» EXERCISE INSTRUCTIONS
Repeat exactly the lines from the start through the line with "import Sketcher", both ends included.

» RAW DATA
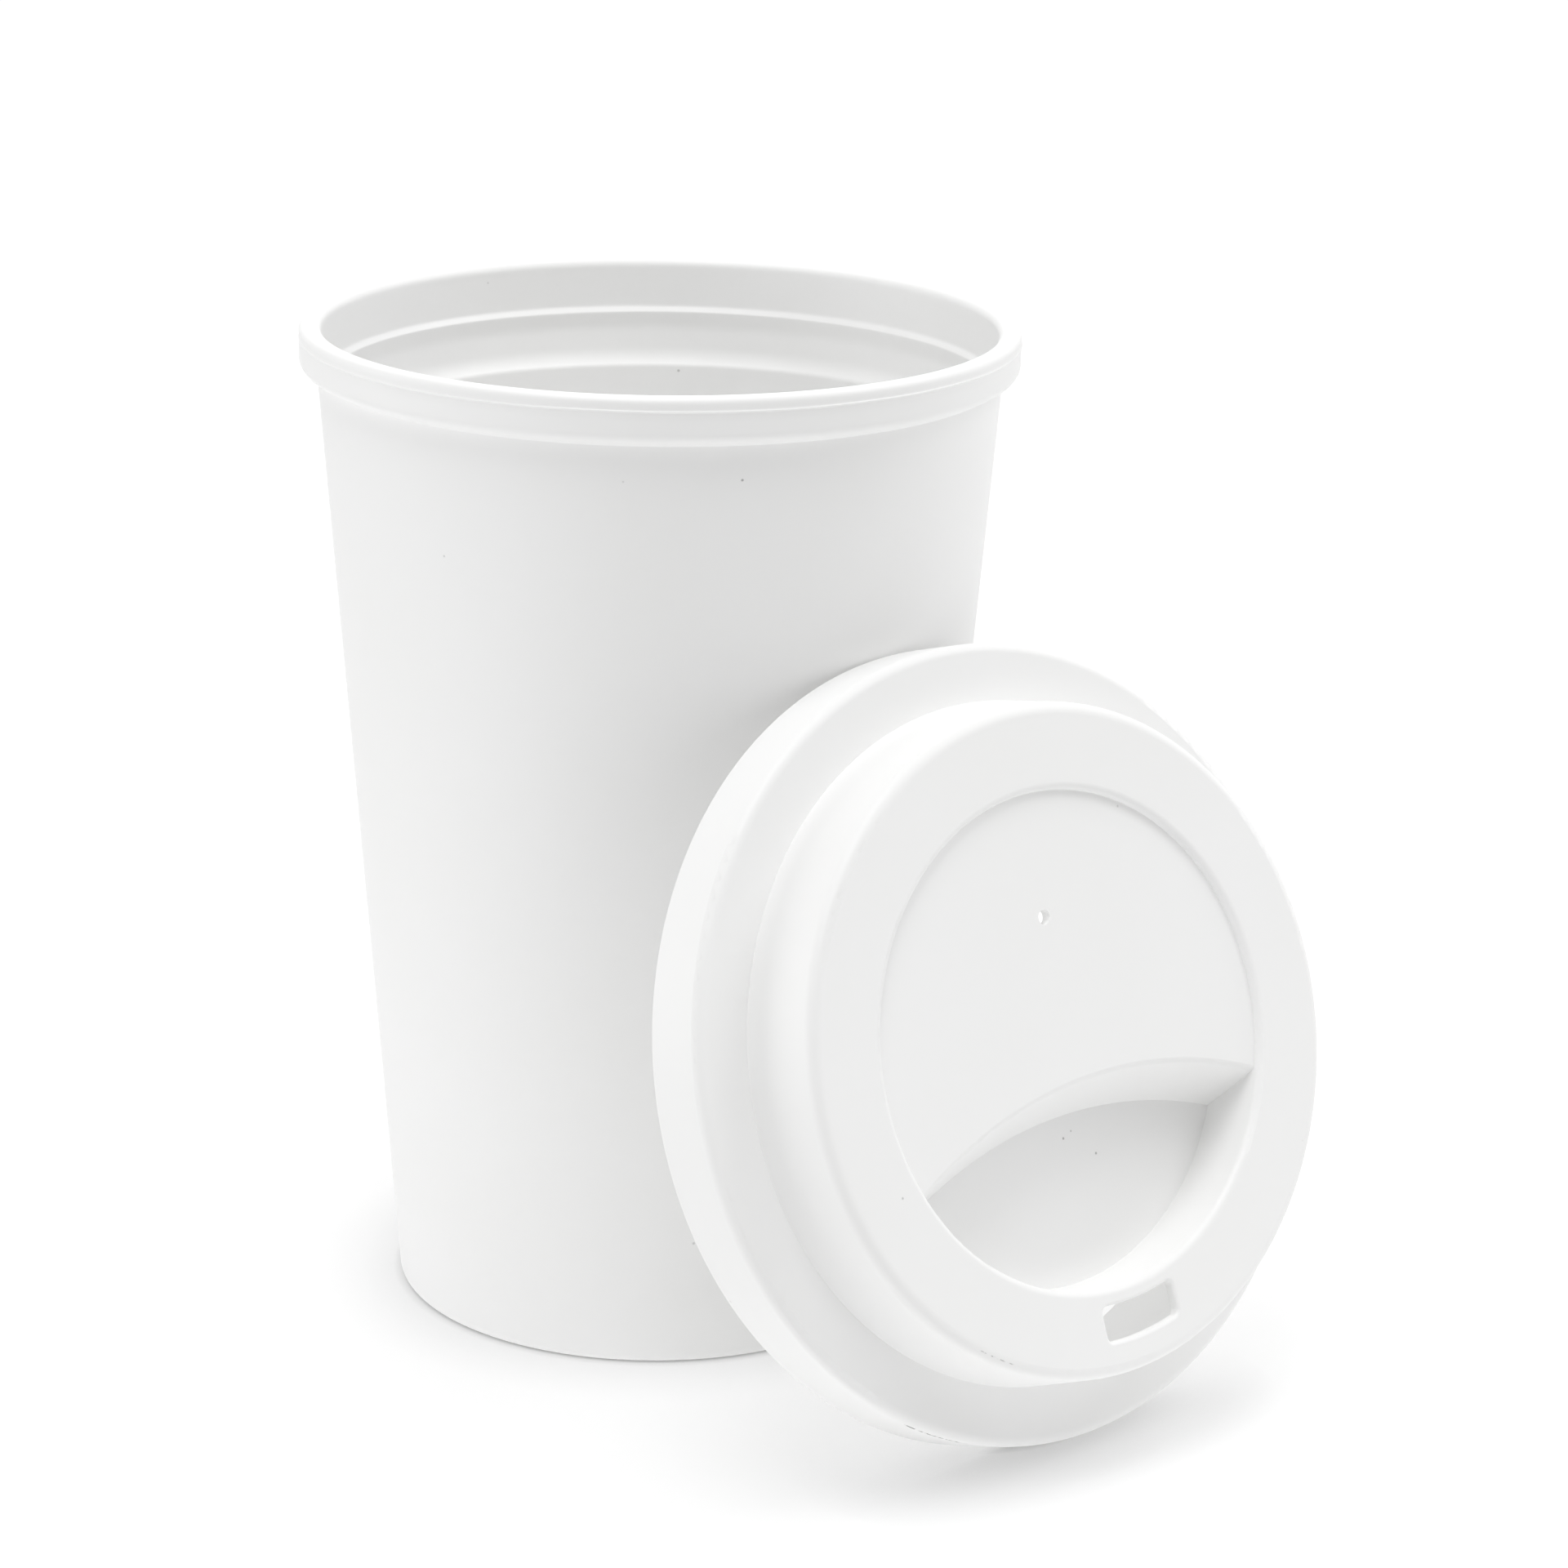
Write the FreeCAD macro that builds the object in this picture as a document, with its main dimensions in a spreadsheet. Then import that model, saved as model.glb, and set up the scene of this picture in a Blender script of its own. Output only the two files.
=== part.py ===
import FreeCAD, Part
import math
import os
import Sketcher

# Reusable drinking cup with its lid taken off. The lid stands on the edge of its skirt
# and leans on the wall of the cup. Millimetres, +Z up, origin at the centre of the cup's base.

sizes = {
    # cup: outside
    "cupHeight": 126.5,
    "rimRadius": 45.0,
    "rimBandHeight": 5.1,
    "returnWidth": 2.2,
    "returnHeight": 1.1,
    "baseRadius": 33.4,
    # cup: mouth, from the lip down
    "lipWidth": 2.7,
    "mouthFlare": 0.5,
    "beadDepth": 7.0,
    "beadWall": 3.7,
    "beadHeight": 0.3,
    "beadFlank": 0.7,
    "beadUndercut": 0.1,
    "beadRelief": 1.8,
    "ledgeDepth": 12.8,
    "ledgeWall": 2.25,
    "ledgeWidth": 0.9,
    "ledgeHeight": 1.2,
    # cup: bottom
    "bottomWall": 1.8,
    "floorThickness": 2.2,
    "footDepth": 1.5,
    "footWidth": 3.5,
    # cup: rounded edges
    "lipOuterFillet": 0.8,
    "lipInnerFillet": 1.2,
    "bandFillet": 1.5,
    "ledgeRootFillet": 4.0,
    "ledgeFillet": 1.0,
    "baseFillet": 1.0,
    "floorFillet": 3.0,
    # lid: shell
    "lidHeight": 19.5,
    "lidThickness": 1.3,
    "skirtHeight": 8.8,
    "skirtFlare": 0.15,
    "skirtClearance": 2.1,
    "plugClearance": 0.1,
    "plugLength": 1.0,
    "drumSlope": 1.1,
    "ringWidth": 10.4,
    "recessDepth": 1.0,
    # lid: crescent pocket
    "pocketDepth": 7.5,
    "pocketStart": 5.0,
    "pocketSlope": 4.8,
    "pocketRadius": 62.0,
    # lid: sip slot and vent
    "slotWidth": 11.6,
    "slotDepth": 4.35,
    "slotRib": 0.8,
    "ventDiameter": 1.8,
    "ventOffset": 15.0,
    # lid: rounded edges
    "skirtFillet": 0.4,
    "shoulderFillet": 1.2,
    "drumFillet": 1.5,
    "recessFillet": 0.9,
    "pocketFillet": 0.8,
    "plugFillet": 0.5,
    "slotCornerRadius": 0.8,
    "slotFillet": 0.45,
    # lid: how it stands beside the cup
    "lidHeadingAngle": -51.5,
    "lidLeanAngle": 18.3,
    "lidSpinAngle": 3.3,
    "lidOffset": 4.8,
    "restClearance": 0.3,
}

up = FreeCAD.Vector(0, 0, 1)
closeEnough = 0.001
doc = FreeCAD.newDocument("ReusableCup")
sheet = doc.addObject("Spreadsheet::Sheet", "Sizes")
for row, (name, value) in enumerate(sizes.items(), 1):
    sheet.set(f"A{row}", name)
    sheet.set(f"B{row}", str(value))
    sheet.setAlias(f"B{row}", name)
doc.recompute()


def bound(formula):
    """A formula of size names, written so that the document can evaluate it."""
    words = sorted(sizes, key=len, reverse=True)
    for index, word in enumerate(words):
        formula = formula.replace(word, f"@{index}@")
    for index, word in enumerate(words):
        formula = formula.replace(f"@{index}@", f"Sizes.{word}")
    return formula


def number(formula):
    return float(sheet.evalExpression(bound(formula)))


def newSketch(body, name, role, height="0"):
    sketch = body.newObject("Sketcher::SketchObject", name)
    plane = next(item for item in body.Origin.OriginFeatures if item.Role == role)
    sketch.AttachmentSupport = [(plane, "")]
    sketch.MapMode = "FlatFace"
    sketch.setExpression("AttachmentOffset.Base.z", bound(height))
    return sketch


def constrain(sketch, formula, kind, *references):
    """Add a dimension and bind it to a formula of the sheet's sizes."""
    index = sketch.addConstraint(Sketcher.Constraint(kind, *references, number(formula)))
    sketch.setExpression(f"Constraints[{index}]", bound(formula))


def pinPoint(sketch, line, across, height):
    """Hold the start of a line at (across, height); 0 puts it on that axis."""
    for formula, kind, axis in ((across, "DistanceX", -2), (height, "DistanceY", -1)):
        if formula == "0":
            sketch.addConstraint(Sketcher.Constraint("PointOnObject", line, 1, axis))
        elif number(formula) < 0:
            constrain(sketch, f"-({formula})", kind, line, 1, -1, 1)
        else:
            constrain(sketch, formula, kind, -1, 1, line, 1)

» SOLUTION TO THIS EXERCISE
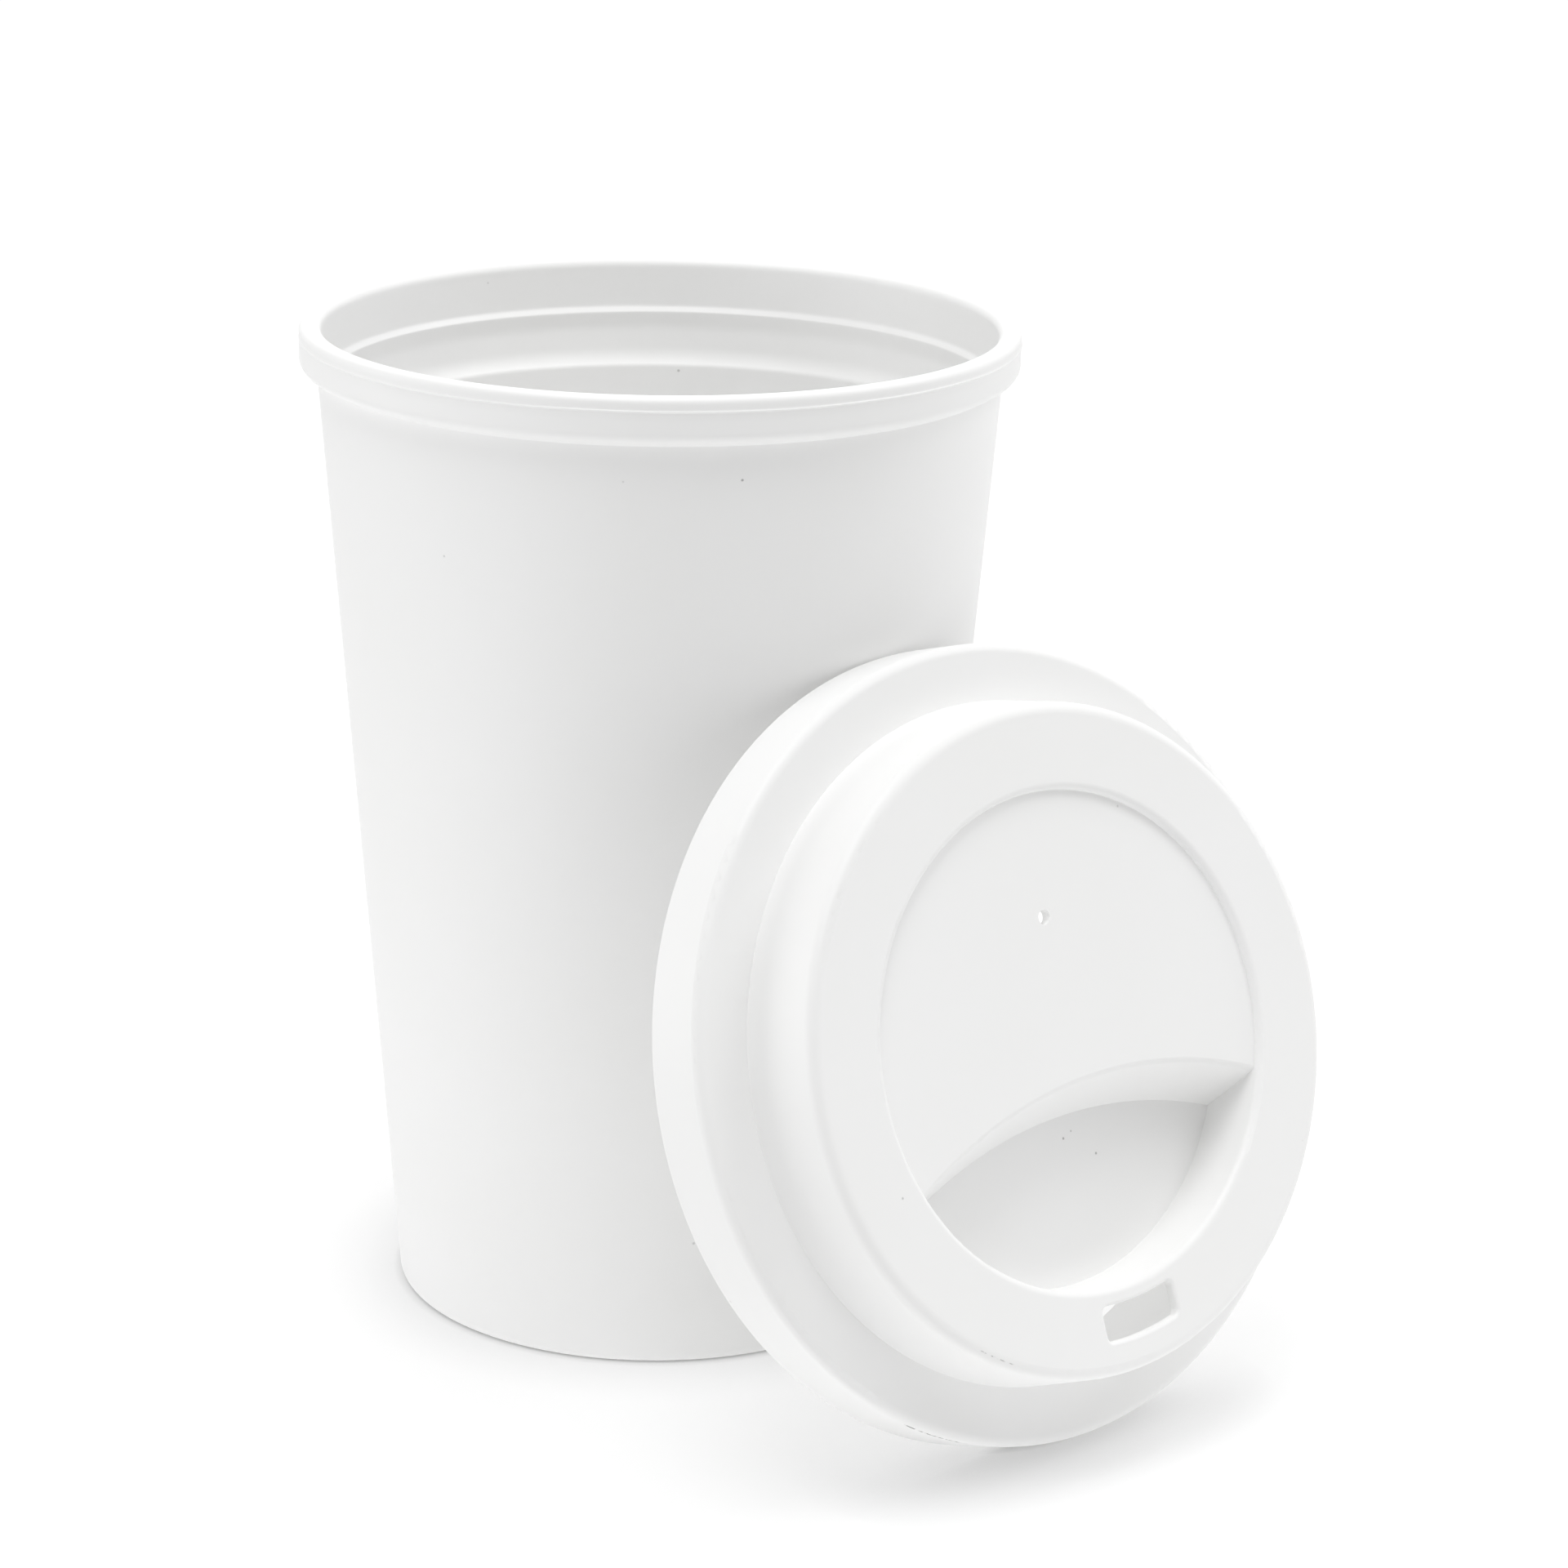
Write the FreeCAD macro that builds the object in this picture as a document, with its main dimensions in a spreadsheet. Then import that model, saved as model.glb, and set up the scene of this picture in a Blender script of its own. Output only the two files.
=== part.py ===
import FreeCAD, Part
import math
import os
import Sketcher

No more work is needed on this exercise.